The response from the audience was very positive and also emotional. This was particularly evident in the enthusiastic audience reaction to the very young dancers of Compagnie Dumanlé from Abidjan, who performed their piece Sacred Forest on a six-metre-high circus rig on the forecourt of the Schauspielhaus, telling the story of an endangered sacred forest through urban dance, circus and acrobatics. The beauty of the forest and the important role it plays in our lives were also at the centre of another piece, the audio walk through the Barmer Wald :hearing the unknown by studio s:o:m. The festival’s opening performance by Michèle Noiret from Belgium combined dance and film to celebrate the fragility and peculiarity of insects. The giant crocheted coral reef in the production Organismo, by company Maraña and choreographer Paula Riquelme Orbenes, delighted audience members of all generations. The Afro-futurist production PL3MONS by the young Belgian company around Younes van der Broeck and Ramos Sama featured parasitic extraterrestrial creatures that take over our world in the future and find a host in plastic to wreak havoc and destruction on Earth. In Kolochi Baw, the Pina Bausch Fellow Aïda Colmenero Dïaz and the Cameroonian bio-architect Angel Fulla reflected on some of humanity’s greatest architectural achievements, inspired by the story of the construction of the Djenné Mosque in Mali, the world’s largest mud building in the Sudanese-Sahelian architectural style.

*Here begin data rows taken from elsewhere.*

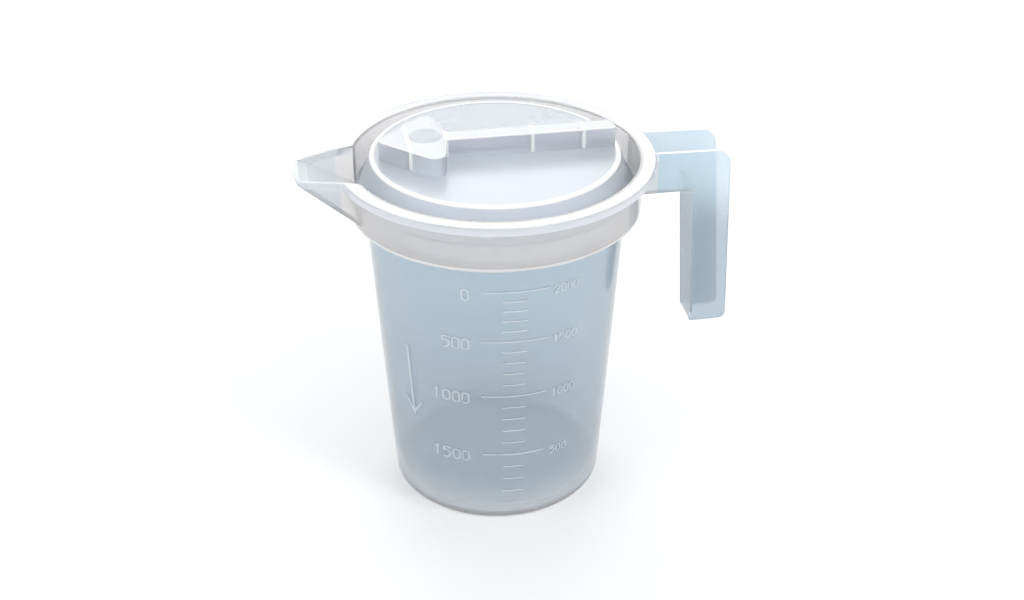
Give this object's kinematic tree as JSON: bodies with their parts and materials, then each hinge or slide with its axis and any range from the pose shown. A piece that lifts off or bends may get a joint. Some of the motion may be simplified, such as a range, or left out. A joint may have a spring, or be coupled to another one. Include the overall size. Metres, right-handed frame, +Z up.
{
  "type": "graduated jug with lid",
  "caption": "Translucent tapered plastic jug with a pouring spout, channel handle, raised volume marks and a drop-in lid with a pointer grip, for mixing and feeding milk.",
  "frame": {"origin": "centre of the flat underside that the jug stands on", "axes": "+Z up along the body's axis, +X towards the handle, -X towards the spout, -Y towards the graduations"},
  "size_m": [0.2454, 0.1758, 0.217],
  "materials": {
    "natural_plastic": "translucent natural polypropylene, satin",
    "natural_plastic_lid": "translucent natural polypropylene, satin"
  },
  "bodies": {
    "jug": {"jug": "natural_plastic"},
    "lid": {"lid": "natural_plastic_lid"}
  },
  "joints": [
    {"name": "lid_lift", "type": "slide", "parent": "jug", "child": "lid", "axis": [0, 0, 1], "range_m": [0, 0.12]}
  ]
}
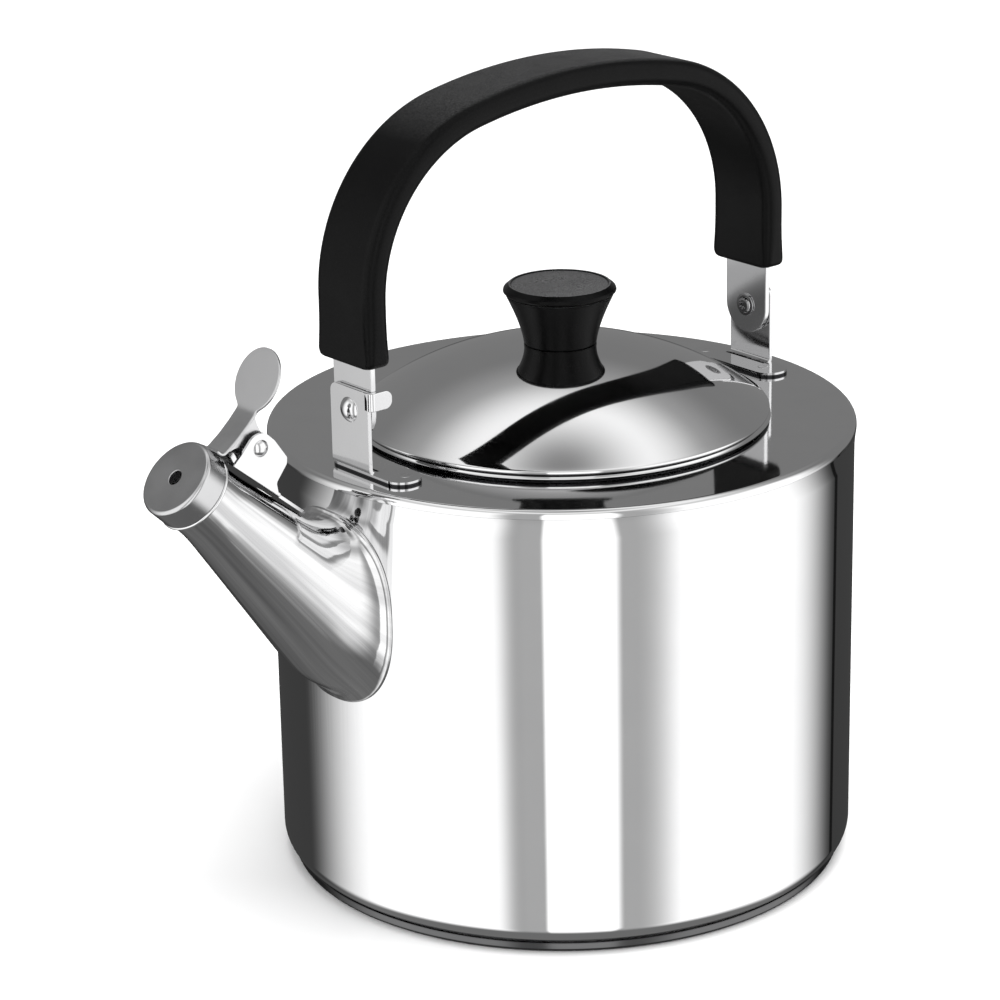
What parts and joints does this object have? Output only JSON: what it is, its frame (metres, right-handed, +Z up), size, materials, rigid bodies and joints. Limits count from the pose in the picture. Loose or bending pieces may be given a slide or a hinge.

The forum on sustainability was a much-visited part of the festival. The pavilion Symbiosen by raumlaborberlin, which was awarded the Golden Lion at the Venice Biennale in 2021, revitalised the public square in front of the Schauspielhaus. With the support of AWG Abfallwirtschaftsgesellschaft Wuppertal, an international team of around 20 artists and architects built a pavilion out of discarded timber and bulky waste. The central questions in this process were: What is a resource, what is waste, how do we value materials? The Grunchy Villa became a space for workshops and pre- and post-performance talks, where people also came together to paint chairs or create bags from old tarpaulins. Susann Tonne transformed old clothes into large beanbags, using a weaving loom made from the spokes of old bicycle wheels. Dr Holger Kreft from Scientists4Future playfully explored the theme of sustainability through a game of musical chairs. The Food-Sharing-Station and Clothes Swap were also very popular. And last but not least, there was lots of dancing, facilitated by Wuppertal DJs Miss Mush Mush and Greta!

The Community Space offered a programme of films and materials from the Wuppertal Institute for Climate, Environment and Energy to reflect, inspire and relax. Video installations showed footage from the projects Vintage Dance by Annika Kompart and Letters from Wuppertal, the documentation of a Tanzrauschen workshop with the choreographer Jo Parkes.

The Pina Bausch Centre will be an inviting and highly sustainable contemporary arts centre that is open all day to welcome a broad range of people. Its sustainability strategy is being developed in collaboration with the Wuppertal Institute for Climate, Environment and Energy and the Szenografie-Bund. The new festival FRAGILE – for young changemakers was an important step on the way – for young people and all generations. The next edition of the festival will take place in September 2024.